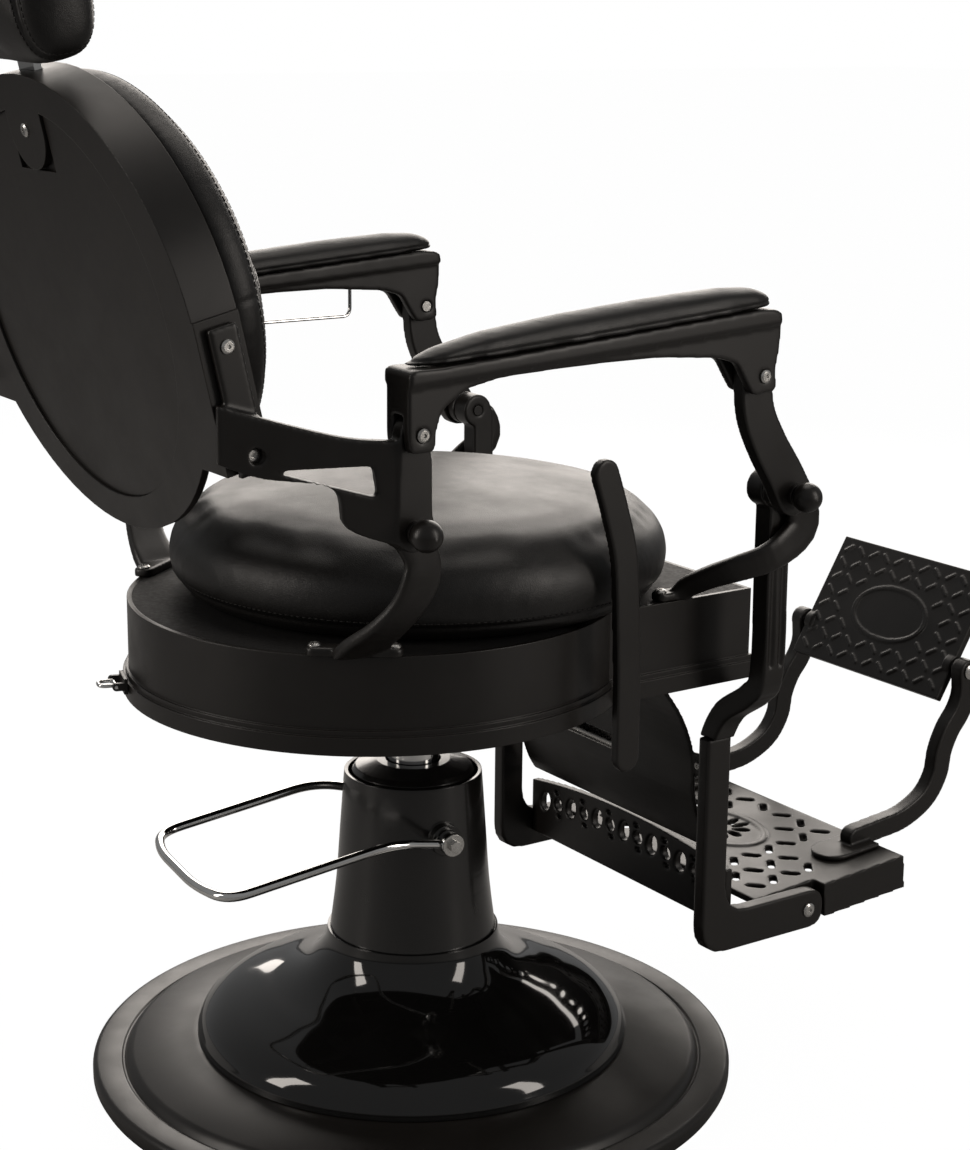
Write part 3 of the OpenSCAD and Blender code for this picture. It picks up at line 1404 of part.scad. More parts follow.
module arm_frame(rail_holes = false) {
    outline = place(arm_outline_shares, arm_rear_y, arm_front_end_y, arm_low_z, arm_top_front_z);
    slot_x = -link_x - arm_slot_w / 2;
    color([0.12, 0.12, 0.12]) difference() {
        union() {
            side_plate(-link_x, arm_cheek_w) polygon(rounded(outline, arm_corner));
            intersection() {
                side_plate(-link_x, arm_w) polygon(rounded(outline, arm_corner));
                side_plate(-link_x, 2 * arm_w) polygon([
                    [arm_rear_y + over, arm_top_rear_z - flange_h],
                    [arm_front_end_y - over, arm_top_front_z - flange_h],
                    [arm_front_end_y - over, arm_top_front_z + over],
                    [arm_rear_y + over, arm_top_front_z + over]
                ]);
            }
        }
        for (at = [arm_rear, arm_front])
            cross_pin(-link_x, at, axle_bore_r, arm_w + 2 * over);
        translate([slot_x, arm_rear[0] - rear_slot_from, arm_low_z - over])
            cube([arm_slot_w, rear_slot_l, arm_rear[1] + arm_head_r + rear_slot_room - arm_low_z]);
        translate([slot_x, arm_front_end_y - over, arm_low_z])
            cube([arm_slot_w, front_slot_l,
                  arm_front[1] + link_end_w / 2 + 2 * open_pin_play - arm_low_z]);
        if (rail_holes)
            for (y = rail_ys)
                translate([-link_x, y, arm_low_z])
                    cylinder(h = rail_hole_z - arm_low_z, d = rail_d + 2 * soft_gap);
    }
}

pad_tuck = 0.12;
pad_fullness = 0.6;

module arm_pad() {
    length = pad_from_y - pad_to_y;
    arm_l = arm_rear_y - arm_front_end_y;
    slope = (arm_top_front_z - arm_top_rear_z) / ((arm_crest_share - arm_flat_share) * arm_l);
    flat_y = arm_rear_y - arm_flat_share * arm_l;
    // Shares along the pad with its width and height there
    shares = [
        [0, 0.25, 0.12], [0.03, 0.5, 0.34], [0.08, 0.72, 0.6], [0.2, 0.88, 0.86],
        [0.4, 0.98, 0.98], [0.65, 1, 1], [0.85, 0.98, 0.95], [0.94, 0.88, 0.8],
        [0.98, 0.68, 0.55], [1, 0.4, 0.2]
    ];
    rings = [
        for (s = shares) let (
            y = pad_from_y - s[0] * length,
            base = arm_top_rear_z + slope * max(flat_y - y, 0) + soft_gap)
        [
            for (k = [0:12]) let (a = 180 * k / 12)
                [-link_x - s[1] * arm_pad_w / 2 * cos(a) * (1 - pad_tuck * pow(abs(cos(a)), 6)), y,
                 base + s[2] * arm_pad_h * pow(sin(a), pad_fullness)]
        ]
    ];
    color([0.1, 0.1, 0.1]) loft(rings);
}

module arm_pins() {
    color([0.8, 0.8, 0.8]) {
        for (at = [arm_rear, arm_front]) {
            cross_pin(-link_x, at, axle_r, arm_cheek_w);
            side_screw(-arm_cheek_x, at);
        }
    }
}

// Towel rail under the left arm
rail_d = 4;
rail_ys = [118, -104];
rail_top_z = 820;
rail_hole_z = rail_top_z + over;
rail_low_z = 784;

module towel_rail() {
    route = [
        [-link_x, rail_ys[0], rail_top_z], [-link_x, rail_ys[0], rail_low_z],
        [-link_x, rail_ys[1], rail_low_z], [-link_x, rail_ys[1], rail_top_z]
    ];
    color([0.85, 0.85, 0.85]) left() bent_rod(bent(route, 2 * rail_d), rail_d, [1, 0, 0]);
}

base_plate();
floor_ring();
centre_pad();
bell_cover();
column_sleeve();
pump_cylinder();
column_collar();
pump_shaft();
pump_lever();
pump_lever_bolts();
lift_ram();
swivel_plate();
seat_frame();
apron_shell();
seat_deck();
seat_cushion();
rear_support();  // rear_support_right
left() rear_support();  // rear_support_left
front_wing();  // front_wing_right
left() front_wing();  // front_wing_left
seat_screws();
back_axles();
strop_bracket();
strop_ring();
recline_bracket();
recline_shaft();
recline_lever();
front_link();  // front_link_right
left() front_link();  // front_link_left
leg_axles();
leg_post();  // leg_post_right
left() leg_post();  // leg_post_left
hanger();  // hanger_right
left() hanger();  // hanger_left
calf_panel();
footrest_back();
footrest_screws();
lower_footplate();
curved_arm();  // curved_arm_right
left() curved_arm();  // curved_arm_left
footplate_pins();
upper_footplate();
upper_plate_pins();
back_shell();
back_panel();
back_cushion();
back_bracket();  // back_bracket_right
left() back_bracket();  // back_bracket_left
back_screws();
headrest_guide();
headrest_post();
headrest_frame();
headrest_cushion();
arm_frame();  // arm_frame_right
left() arm_frame(true);  // arm_frame_left
arm_pad();  // arm_pad_right
left() arm_pad();  // arm_pad_left
arm_pins();  // arm_pins_right
left() arm_pins();  // arm_pins_left
towel_rail();
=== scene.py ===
import logging
import math
from collections.abc import Callable
from dataclasses import dataclass, field
from enum import Enum

import bmesh
import bpy
from mathutils import Matrix, Vector
from mathutils.bvhtree import BVHTree


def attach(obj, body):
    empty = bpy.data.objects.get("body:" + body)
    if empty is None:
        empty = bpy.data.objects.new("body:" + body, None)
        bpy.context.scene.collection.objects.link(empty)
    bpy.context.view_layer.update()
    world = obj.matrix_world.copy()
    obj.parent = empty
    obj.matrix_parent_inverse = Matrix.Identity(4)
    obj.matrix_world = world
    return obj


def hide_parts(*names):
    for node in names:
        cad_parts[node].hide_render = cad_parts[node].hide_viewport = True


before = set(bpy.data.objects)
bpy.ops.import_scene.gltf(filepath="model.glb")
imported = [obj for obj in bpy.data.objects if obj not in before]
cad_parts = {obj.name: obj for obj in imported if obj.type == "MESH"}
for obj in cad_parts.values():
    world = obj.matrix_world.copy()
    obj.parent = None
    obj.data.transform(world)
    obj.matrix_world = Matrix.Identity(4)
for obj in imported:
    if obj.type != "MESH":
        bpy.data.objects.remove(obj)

log = logging.getLogger("barber_chair")

Node = bpy.types.Node
Output = bpy.types.NodeSocket
Mesh = bpy.types.Mesh
Object = bpy.types.Object
BMesh = bmesh.types.BMesh
Color = Point = tuple[float, float, float]

MM = 0.001
ROUND = 180.0
WHITE = (1.0, 1.0, 1.0, 1.0)


# ---- Finishes ----


class Slot(Enum):
    """The record's material slots."""

    CAST_BLACK = "cast_black"
    GLOSS_BLACK = "gloss_black"
    BASE_BLACK = "base_black"
    CHROME = "chrome"
    STEEL = "steel"
    LEATHER = "black_leather"
    RUBBER = "rubber"
    BOARD = "board"


class Nodes:
    """A node tree, emptied, with short ways to add and join its nodes."""

    def __init__(self, owner: bpy.types.Material | bpy.types.World) -> None:
        """Empties the tree of a material or world."""
        owner.use_nodes = True
        self.tree = owner.node_tree
        self.tree.nodes.clear()

    def add(self, kind: str, settings: dict | None = None, inputs: dict | None = None) -> Node:
        """Adds a node.

        Args:
            kind: Blender's type name of the node.
            settings: Properties of the node.
            inputs: By name or number of a socket, its value or the output that is joined to it.

        Returns:
            The new node.
        """
        node = self.tree.nodes.new(kind)
        for key, value in (settings or {}).items():
            setattr(node, key, value)
        for key, value in (inputs or {}).items():
            self.feed(node, key, value)
        return node

    def feed(self, node: Node, key: str | int, value: Output | float | tuple) -> None:
        """Sets a node's input, or joins another node's output to it."""
        if isinstance(value, Output):
            self.tree.links.new(value, node.inputs[key])
        else:
            node.inputs[key].default_value = value

    def math(self, operation: str, first: Output, second: Output | float) -> Output:
        """Adds a calculation with two values and returns its output."""
        node = self.add("ShaderNodeMath", {"operation": operation}, {0: first, 1: second})
        return node.outputs[0]


class Graph(Nodes):
    """The node graph of one material, round a Principled shader.

    Its methods add nodes and return the output that the next node takes.
    """

    def __init__(self, name: str) -> None:
        """Starts a material of that name with a Principled shader and an output."""
        self.material = bpy.data.materials.new(name)
        super().__init__(self.material)
        self.shader = self.add("ShaderNodeBsdfPrincipled")
        self.out = self.add("ShaderNodeOutputMaterial", None, {"Surface": self.shader.outputs[0]})
        self.place = self.add("ShaderNodeTexCoord").outputs["Object"]

    def set(self, **values: Output | float | tuple) -> None:
        """Sets or joins the shader's sockets, named with underscores for spaces."""
        for name, value in values.items():
            self.feed(self.shader, name.replace("_", " "), value)

    def noise(self, scale: float, detail: float, roughness: float, out: str = "Fac") -> Output:
        """Adds a noise in Object coordinates, with its features per metre."""
        node = self.add("ShaderNodeTexNoise", None, {
            "Scale": scale, "Detail": detail, "Roughness": roughness, "Vector": self.place})
        return node.outputs[out]

    def tones(self, noise: Output, low: Color, high: Color, top: float = 0.7) -> Output:
        """Adds a ramp from a low to a high colour over a noise's usual span."""
        node = self.add("ShaderNodeValToRGB", None, {"Fac": noise})
        for element, position, color in zip(node.color_ramp.elements, (0.3, top), (low, high)):
            element.position = position
            element.color = (*color, 1.0)
        return node.outputs["Color"]

    def span(self, source: Output, low: float, high: float, start: float = 0.3,
             end: float = 0.7) -> Output:
        """Maps a value from start..end, at first a noise's usual span, to low..high."""
        return self.add("ShaderNodeMapRange", None, {
            "From Min": start, "From Max": end, "To Min": low, "To Max": high,
            "Value": source}).outputs["Result"]

    def mix(self, factor: Output, first: Output | tuple, second: Output | tuple) -> Output:
        """Adds a mix of two colours."""
        return self.add("ShaderNodeMix", {"data_type": "RGBA", "blend_type": "MIX"},
                        {0: factor, 6: first, 7: second}).outputs[2]

    def edge(self, radius: float) -> Output:
        """Adds the softened normal that rounds every sharp edge by a radius."""
        return self.add("ShaderNodeBevel", {"samples": 6}, {"Radius": radius}).outputs["Normal"]

    def edge_mask(self, bevel: Output, reach: float = 0.06) -> Output:
        """Adds a mask that is 1 along sharp edges and 0 on flats, full at a reach from flat."""
        plain = self.add("ShaderNodeNewGeometry").outputs["Normal"]
        dot = self.add("ShaderNodeVectorMath", {"operation": "DOT_PRODUCT"}, {0: bevel, 1: plain})
        return self.span(dot.outputs["Value"], 1.0, 0.0, 1.0 - reach, 1.0 - reach / 12)

    def bump(self, height: Output, depth: float, strength: float,
             over: Output | None = None) -> Output:
        """Adds a bump with full steps of a depth in metres, over a normal if one is given."""
        node = self.add("ShaderNodeBump", None,
                        {"Strength": strength, "Distance": depth, "Height": height})
        if over:
            self.feed(node, "Normal", over)
        return node.outputs["Normal"]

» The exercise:
Where a line of the material above holds the string "values", copy that line.

» Expected answer:
for obj in cad_parts.values():
        """Adds a calculation with two values and returns its output."""
    def set(self, **values: Output | float | tuple) -> None:
        for name, value in values.items():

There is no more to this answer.